In 1536, Tyndale had been in his basement cell for 450 days, the first weeks of which “would have been punctuated by long visits from the procurer-general and a notary”—both of whom facilitated the preparation and documentation of the full accusation against him—and the last weeks of which involved an examination-cum-trial replete with apostolic inquisitors and theologians, university rectors and faculty, lawyers and privy councillors: “heresy-hunters,” as his biographer calls them. When, at the end, he was condemned, he suffered what they would choreograph as a formal degradation, led in public and in his priestly raiment to a high platform outdoors where oils of anointment were scraped symbolically from his hands, the bread and wine of the Eucharist situated next to him and then just as quickly removed, and then his vestments “ceremonially stripped away,” so that he would find himself, and all would see him as, no longer a priest.13 Death came next. Actually there remains some question whether he shouted out to the king before he was strangled or after (and thus whether the whole botched-strangling account is true or not), but his words—of warning, of prescience, of (what matters here) selflessness—as so recorded were his last.
When we speak of the thirst for access to knowledge, our knowledge, we needn’t look as far back as William Tyndale for an exemplar. We can connect to the life of a real martyr from the modern age, one whose story is tied to almost all of the issues we address in this volume, one who is perhaps the closest modern figure to Tyndale we have, hounded down in our own day just as Tyndale was in his: pursued, captured, arrested, locked in.
Hounded quite literally to death.
Aaron Swartz was a progressive computer programmer, hacker, and activist—an entrepreneur, a genius, a young man of hope—who downloaded scholarly publications illegally. Massachusetts Institute of Technology (MIT) Police arrested Swartz in an MIT closet where he had deployed his laptop and connected it to the MIT system, and in 2013, at twenty-six years old, he took his own life—hanged himself by the neck—during the investigation and prosecution that ensued.14 His suicide, under pressure from the academy and the government, prompted worldwide examination and reflection. His death and the official government pursuit that led to it contributed, as part of his legacy, to a push by scholars and activists to craft an even more aggressive agenda of publishing reform—a reform, indeed, of the research and action agenda itself, such that MIT’s visionary director of libraries, Chris Bourg, could ask of us all, five years later, “How can we create a world where Aaron Swartz’s act of disobedience was just . . . research?”15
Swartz downloaded copies of academic articles—4 million or 4.8 million; millions, at any rate—with the objective of publishing them freely online, so that anyone could read them anywhere, at any time. His target and source was JSTOR—a “digital library,” as the company describes itself, “for scholars, researchers, and students”—and one that holds, as of this writing, some 12 million digital articles, books, and primary documents across 75 disciplines or fields of study.

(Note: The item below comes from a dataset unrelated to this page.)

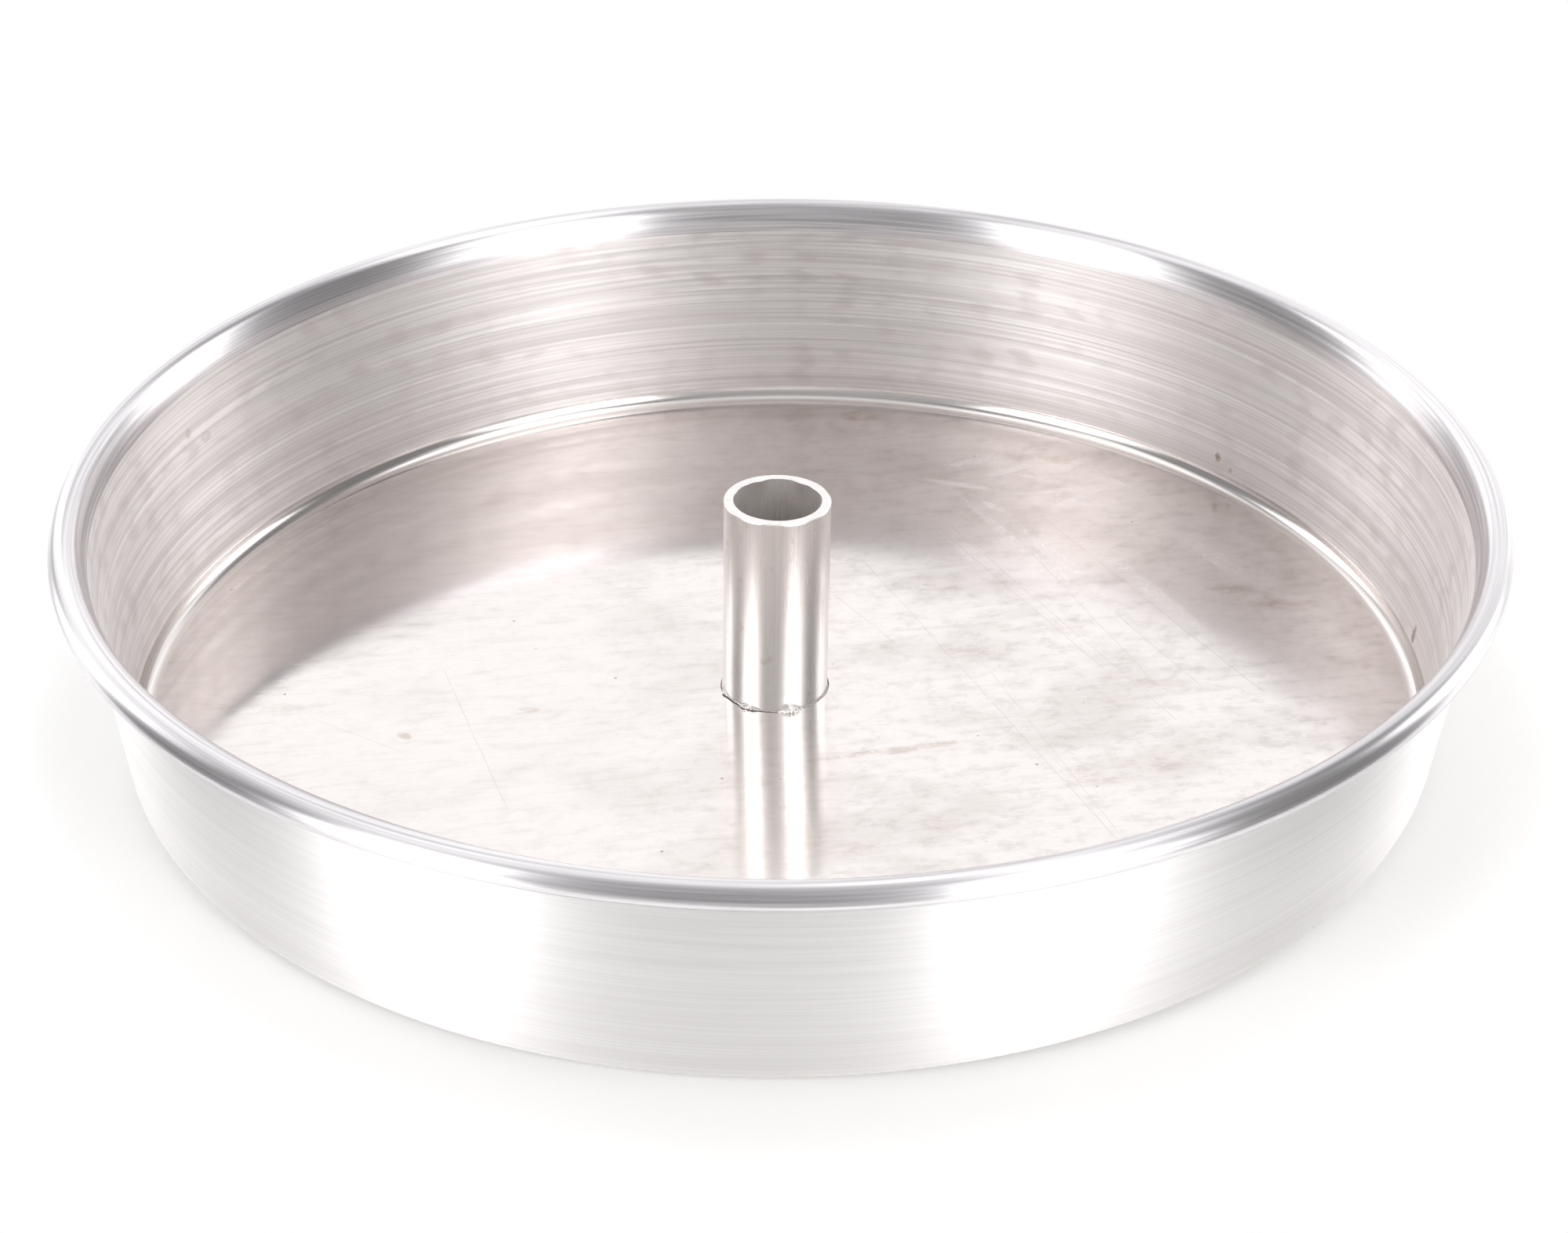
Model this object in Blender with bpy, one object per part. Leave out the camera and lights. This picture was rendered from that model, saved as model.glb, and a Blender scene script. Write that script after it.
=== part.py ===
"""Round tube pan: a spun aluminium pan with a rolled rim and a tube standing at its centre.

The pan is one spun sheet. A cut length of drawn tube passes through a hole in its base and is
welded from below, and a little of the weld has come through to the inside at the tube's foot.
Units are metres, +Z is up, and the origin is the centre of the resting face.
"""

import math

import bmesh
import bpy
from mathutils import Vector

MM = 0.001

# Driving dimensions: the pan
RIM_DIAMETER = 254.0 * MM
PAN_HEIGHT = 43.0 * MM
SHEET = 1.3 * MM
BEAD_DIAMETER = 4.8 * MM
WALL_TILT = math.radians(8.0)
CORNER_INSIDE_RADIUS = 3.0 * MM
NECK_HEIGHT = 39.0 * MM
NECK_INSIDE_RADIUS = 121.2 * MM
CURL_END = math.radians(235.0)

# Driving dimensions: the tube, and how it stands
TUBE_DIAMETER = 19.05 * MM
TUBE_WALL = 1.65 * MM
TUBE_ABOVE_FLOOR = 38.1 * MM
TUBE_RECESS = 0.3 * MM
TUBE_CENTRE = Vector((-1.05 * MM, -1.3 * MM, 0.0))
TUBE_LEAN = math.radians(1.15)

# Driving dimensions: the joint between them
JOINT_GAP = 0.3 * MM
GROOVE_DEPTH = 1.0 * MM
GROOVE_RADIUS = 12.5 * MM
WELD_RECESS = 0.1 * MM
ROOT_SIZE = 0.28 * MM
ROOT_DROPS = (  # direction around the tube, height above the thin root, width along the foot
    (math.radians(200.0), 0.75 * MM, 1.5 * MM),
    (math.radians(236.0), 0.45 * MM, 1.2 * MM),
    (math.radians(287.0), 0.85 * MM, 1.9 * MM),
)

# Facets
PAN_STEPS = 80
TUBE_STEPS = 48
ROOT_STEPS = 96
ARC_STEP = math.radians(24.0)
SHARP_ANGLE = math.radians(35.0)

# Derived sizes
RIM_RADIUS = RIM_DIAMETER / 2
BEAD_RADIUS = BEAD_DIAMETER / 2
BEAD_CENTRE = (RIM_RADIUS - BEAD_RADIUS, PAN_HEIGHT - BEAD_RADIUS)
HOLLOW_RADIUS = BEAD_RADIUS - SHEET
TUBE_RADIUS = TUBE_DIAMETER / 2
HOLE_RADIUS = TUBE_RADIUS + JOINT_GAP


def clear_scene():
    """Remove every object that the file opened with."""
    for item in list(bpy.data.objects):
        bpy.data.objects.remove(item, do_unlink=True)


def finish(name, colour, roughness, metallic):
    """A Principled material with one colour, roughness and metallic value."""
    material = bpy.data.materials.new(name)
    material.use_nodes = True
    shader = material.node_tree.nodes["Principled BSDF"]
    shader.inputs["Base Color"].default_value = (*colour, 1.0)
    shader.inputs["Roughness"].default_value = roughness
    shader.inputs["Metallic"].default_value = metallic
    material.diffuse_color = (*colour, 1.0)
    return material


def arc(centre, radius, start, end):
    """Points on an arc in the (radius, height) plane, both ends included."""
    count = max(2, math.ceil(abs(end - start) / ARC_STEP))
    angles = [start + (end - start) * i / count for i in range(count + 1)]
    return [(centre[0] + radius * math.cos(a), centre[1] + radius * math.sin(a)) for a in angles]


def neck_angle():
    """Tilt of the short neck that leads from the wall to the bead, tangent to the bead."""
    across = BEAD_CENTRE[0] - NECK_INSIDE_RADIUS
    up = BEAD_CENTRE[1] - NECK_HEIGHT
    return math.acos(BEAD_RADIUS / math.hypot(across, up)) - math.atan2(up, across)


def corner_centre():
    """Centre of the corner between base and wall, shared by its inner and outer arcs."""
    height = SHEET + CORNER_INSIDE_RADIUS
    wall = NECK_INSIDE_RADIUS - (NECK_HEIGHT - height) * math.tan(WALL_TILT)
    return (wall - CORNER_INSIDE_RADIUS / math.cos(WALL_TILT), height)


def outside_of_neck(neck_tilt):
    """Where the outer faces of the wall and of the neck meet, one sheet away from the inner ones."""
    half = (neck_tilt - WALL_TILT) / 2
    away = SHEET / math.cos(half)
    middle = WALL_TILT + half
    return (
        NECK_INSIDE_RADIUS + away * math.cos(middle),
        NECK_HEIGHT - away * math.sin(middle),
    )


def bead_arc(radius, start, end):
    """Points round the bead over its top and its outermost side, both of which get a point."""
    top, side = math.pi / 2, 0.0
    return [
        *arc(BEAD_CENTRE, radius, start, top),
        *arc(BEAD_CENTRE, radius, top, side)[1:],
        *arc(BEAD_CENTRE, radius, side, end)[1:],
    ]


def pan_outline():
    """Section of the spun sheet, from the floor's centre over the bead to the underside's centre."""
    corner = corner_centre()
    neck_tilt = neck_angle()
    bead_start = math.pi - neck_tilt
    bead_end = CURL_END - 2 * math.pi
    down = -math.pi / 2
    wall_side = -WALL_TILT
    return [
        (0.0, SHEET),
        *arc(corner, CORNER_INSIDE_RADIUS, down, wall_side),
        (NECK_INSIDE_RADIUS, NECK_HEIGHT),
        *bead_arc(BEAD_RADIUS, bead_start, bead_end),
        *reversed(bead_arc(HOLLOW_RADIUS, bead_start, bead_end)),
        outside_of_neck(neck_tilt),
        *arc(corner, CORNER_INSIDE_RADIUS + SHEET, wall_side, down),
        (0.0, 0.0),
    ]


def add_object(name, bm, material):
    """Put a bmesh into the scene as a smooth-shaded object with sharp edges kept."""
    bmesh.ops.remove_doubles(bm, verts=bm.verts, dist=0.001 * MM)
    bmesh.ops.recalc_face_normals(bm, faces=bm.faces)
    mesh = bpy.data.meshes.new(name)
    bm.to_mesh(mesh)
    bm.free()
    mesh.shade_smooth()
    mesh.set_sharp_from_angle(angle=SHARP_ANGLE)
    mesh.materials.append(material)
    item = bpy.data.objects.new(name, mesh)
    bpy.context.scene.collection.objects.link(item)
    return item


def turned(name, outline, steps, material, closed=True):
    """Spin an outline of (radius, height) points about Z into one closed solid."""
    bm = bmesh.new()
    points = [bm.verts.new((radius, 0.0, height)) for radius, height in outline]
    ends = points[1:] + points[:1] if closed else points[1:]
    edges = [bm.edges.new(pair) for pair in zip(points, ends)]
    bmesh.ops.spin(
        bm,
        geom=points + edges,
        axis=(0.0, 0.0, 1.0),
        cent=(0.0, 0.0, 0.0),
        angle=2 * math.pi,
        steps=steps,
        use_merge=True,
    )
    return add_object(name, bm, material)


def cut_with(item, cutter):
    """Subtract a hidden cutter from an object."""
    cutter.hide_render = True
    cutter.display_type = "WIRE"
    hole = item.modifiers.new("hole", "BOOLEAN")
    hole.operation = "DIFFERENCE"
    hole.solver = "EXACT"
    hole.object = cutter


def pan_shell(material):
    """The spun pan, with the tube's hole and its weld groove cut through the base."""
    shell = turned("pan_shell", pan_outline(), PAN_STEPS, material, closed=False)
    outline = [
        (0.0, 2 * SHEET),
        (HOLE_RADIUS, 2 * SHEET),
        (HOLE_RADIUS, GROOVE_DEPTH),
        (GROOVE_RADIUS, 0.0),
        (GROOVE_RADIUS, -SHEET),
        (0.0, -SHEET),
    ]
    cutter = turned("hole_cutter", outline, TUBE_STEPS, material, closed=False)
    cutter.location = TUBE_CENTRE
    cut_with(shell, cutter)
    return shell


def centre_tube(material):
    """The tube, turned upright from the floor and tilted about the centre of its foot."""
    top = TUBE_ABOVE_FLOOR
    bottom = TUBE_RECESS - SHEET
    bore = TUBE_RADIUS - TUBE_WALL
    outline = [(TUBE_RADIUS, top), (TUBE_RADIUS, bottom), (bore, bottom), (bore, top)]
    tube = turned("centre_tube", outline, TUBE_STEPS, material)
    tube.location = TUBE_CENTRE + Vector((0.0, 0.0, SHEET))
    tube.rotation_euler = (0.0, TUBE_LEAN, 0.0)
    return tube


def tube_weld(material):
    """The ring of weld that fills the groove on the underside, ground flush with the base."""
    slope = GROOVE_DEPTH / (GROOVE_RADIUS - HOLE_RADIUS)
    clearance = JOINT_GAP / math.cos(math.atan(slope))
    tip = GROOVE_RADIUS - (WELD_RECESS + clearance) / slope
    outline = [
        (HOLE_RADIUS, GROOVE_DEPTH - clearance),
        (tip, WELD_RECESS),
        (HOLE_RADIUS, WELD_RECESS),
    ]
    weld = turned("tube_weld", outline, TUBE_STEPS, material)
    weld.location = TUBE_CENTRE
    return weld


def root_size(angle):
    """Size of the weld root at a direction around the tube: a thin line with a few drops."""
    size = ROOT_SIZE
    for direction, height, width in ROOT_DROPS:
        away = math.remainder(angle - direction, 2 * math.pi) * TUBE_RADIUS / width
        size += height * math.exp(-away * away)
    return size


def weld_root(material):
    """The weld root that shows inside the pan: quarter rounds of varying size round the foot."""
    bm = bmesh.new()
    rings = []
    for step in range(ROOT_STEPS):
        angle = 2 * math.pi * step / ROOT_STEPS
        size = root_size(angle)
        outward = Vector((math.cos(angle), math.sin(angle), 0.0))
        section = [(HOLE_RADIUS, 0.0), *arc((HOLE_RADIUS, 0.0), size, 0.0, math.pi / 2)]
        rings.append([bm.verts.new(outward * r + Vector((0.0, 0.0, z))) for r, z in section])
    for ring, after in zip(rings, rings[1:] + rings[:1]):
        for i in range(len(ring)):
            j = (i + 1) % len(ring)
            bm.faces.new((ring[i], after[i], after[j], ring[j]))
    root = add_object("weld_root", bm, material)
    root.location = TUBE_CENTRE + Vector((0.0, 0.0, SHEET + JOINT_GAP))
    root.rotation_euler = (0.0, TUBE_LEAN, 0.0)
    return root


def main():
    """Build the four pieces of the pan."""
    clear_scene()
    pan_shell(finish("spun_aluminium", (0.78, 0.76, 0.75), 0.30, 1.0))
    centre_tube(finish("drawn_aluminium", (0.80, 0.78, 0.76), 0.24, 1.0))
    tube_weld(finish("ground_weld", (0.66, 0.65, 0.65), 0.45, 1.0))
    weld_root(finish("bright_weld", (0.86, 0.85, 0.84), 0.12, 1.0))


main()
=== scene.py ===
"""Looks of a round tube pan: a spun aluminium pan with a drawn tube standing at its centre.

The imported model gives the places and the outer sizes. Each piece is built again here at a finer
grain, with its own finish, and is shown in a plain white studio. Lengths are in metres, +Z is up
and the origin is the centre of the resting face.
"""

from __future__ import annotations

import logging
import math
from collections.abc import Callable, Mapping, Sequence
from dataclasses import dataclass, field
from enum import Enum, IntEnum
from typing import Any, ClassVar

import bmesh
import bpy
from mathutils import Euler, Matrix, Vector, noise


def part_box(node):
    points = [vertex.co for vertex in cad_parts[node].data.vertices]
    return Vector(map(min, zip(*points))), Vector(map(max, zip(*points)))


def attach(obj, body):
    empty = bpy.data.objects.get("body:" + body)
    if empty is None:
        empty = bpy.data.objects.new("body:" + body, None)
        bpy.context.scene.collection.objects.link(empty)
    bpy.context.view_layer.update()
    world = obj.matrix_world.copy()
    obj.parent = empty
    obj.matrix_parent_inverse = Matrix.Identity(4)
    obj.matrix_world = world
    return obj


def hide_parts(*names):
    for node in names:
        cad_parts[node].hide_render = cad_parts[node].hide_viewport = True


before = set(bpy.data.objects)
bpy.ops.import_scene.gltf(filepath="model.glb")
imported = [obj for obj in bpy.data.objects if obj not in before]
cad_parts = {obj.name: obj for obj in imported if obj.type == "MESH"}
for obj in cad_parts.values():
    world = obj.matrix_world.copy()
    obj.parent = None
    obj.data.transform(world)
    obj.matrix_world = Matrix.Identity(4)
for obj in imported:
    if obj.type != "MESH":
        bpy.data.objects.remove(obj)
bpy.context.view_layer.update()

MM = 0.001
LOG = logging.getLogger("tube_pan")

Colour = tuple[float, float, float]
Point = tuple[float, float]
Marks = Sequence[Sequence[float]]


def smoothstep(value: float, low: float, high: float) -> float:
    """Ease a value from 0 at low to 1 at high.

    Args:
        value: The number to ease.
        low: Where the result leaves 0.
        high: Where the result reaches 1.

    Returns:
        A number from 0 to 1.
    """
    share = min(1.0, max(0.0, (value - low) / (high - low)))
    return share * share * (3.0 - 2.0 * share)


def bumps(angle: float, marks: Marks) -> float:
    """Sum of smooth humps round an axis.

    Args:
        angle: Where to read it, in radians.
        marks: Each as (direction in degrees, height in mm, half width in degrees).

    Returns:
        Their height there, in metres.
    """
    total = 0.0
    for way, size, width in marks:
        away = math.remainder(angle - math.radians(way), 2 * math.pi) / math.radians(width)
        total += size * MM * math.exp(-away * away)
    return total


def sine(degrees: float) -> float:
    """Sine of an angle in degrees."""
    return math.sin(math.radians(degrees))


# ---- shader writing


def operator(operation: str, swapped: bool = False) -> Callable[..., Value]:
    """Make an arithmetic method of Value.

    Args:
        operation: The Math node's operation.
        swapped: Whether the value stands behind the other term.

    Returns:
        The method.
    """

    def write(self: Value, *others: Value | float) -> Value:
        """Write the Math node."""
        terms = (*others, self) if swapped else (self, *others)
        return self.graph.math(operation, *terms)

    return write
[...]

The hounding Swartz endured as a result was unbelievable. Some 14,500 pages of the US Secret Service’s files on him are available online.16 The original indictment against him—the charge—featured this language:
Between September 24, 2010, and January 6, 2011, Swartz contrived to:
a. break into a computer wiring closet at MIT;
b. access MIT’s network without authorization from a switch within that closet;
c. connect to JSTOR’s archive of digitized journal articles through MIT’s computer network;
d. use this access to download a major portion of JSTOR’s archive onto his computers and computer hard drives;
e. avoid MIT’s and JSTOR’s efforts to prevent this massive copying, measures which were directed at users generally and at Swartz’s illicit conduct specifically; and
f. elude detection and identification
all with the purpose of distributing a significant proportion of JSTOR’s archive through one or more file-sharing sites.17
Among the laws he was charged with breaking were 18 U.S. Code § 1343 (committing wire fraud); 18 U.S. Code § 1030 (a)(4), (b) (computer fraud); 18 U.S. Code § 1030 (a)(2), (b), (c)(2)(B)(iii) (unlawfully obtaining information from a protected computer); 18 U.S. Code § 1030 (a)(5)(B), (c)(4)(A)(i)(I), (VI) (recklessly damaging a protected computer); 18 U.S. Code § 2 (aiding and abetting); and 18 U.S. Code § 981(a)(1)(C), 28 18 U.S. Code § 2461 (c), 18 U.S. Code § 982 (a)(2)(B), and 18 U.S. Code § 1030 (i) (criminal forfeiture).18
Swartz believed that knowledge should be set free when and where it could be—and he so proselytized. “Information is power,” he liked to say. He wrote a tract and treatise—the ‘Guerilla Open Access Manifesto’—in July 2008, where he reminded his readers:
But like all power, there are those who want to keep it for themselves. . . . Those with access to these resources—students, librarians, scientists—you have been given a privilege. You get to feed at this banquet of knowledge while the rest of the world is locked out. But you need not—indeed, morally, you cannot—keep this privilege for yourselves. You have a duty to share it with the world.19
In its own review of the matter after Swartz’s death, MIT’s Review Panel stated that “the Review Panel views the question of what [Swartz] intended to do with the information that he was downloading from JSTOR as remaining open.” The Review Panel also stated that “Federal law enforcement apparently took the first sentence [of one paragraph of the ‘Guerilla Open Access Manifesto’], ‘We need to take information, wherever it is stored, make our copies and share them with the world,’ as the motive and purpose behind his extensive downloading—some 4.8 million articles, or 80% of JSTOR’s database of journals.”20
In many ways William Tyndale and Aaron Swartz were just trying to accelerate events, the realization of eternal truths they knew, but knew in the wrong time.
In many ways they were just trying to accelerate freedoms that will be as obvious to us in the future as the Thirteenth, Fourteenth, and Fifteenth Amendments to our Constitution are today.
But Swartz—the Monsterverse took his life away, too.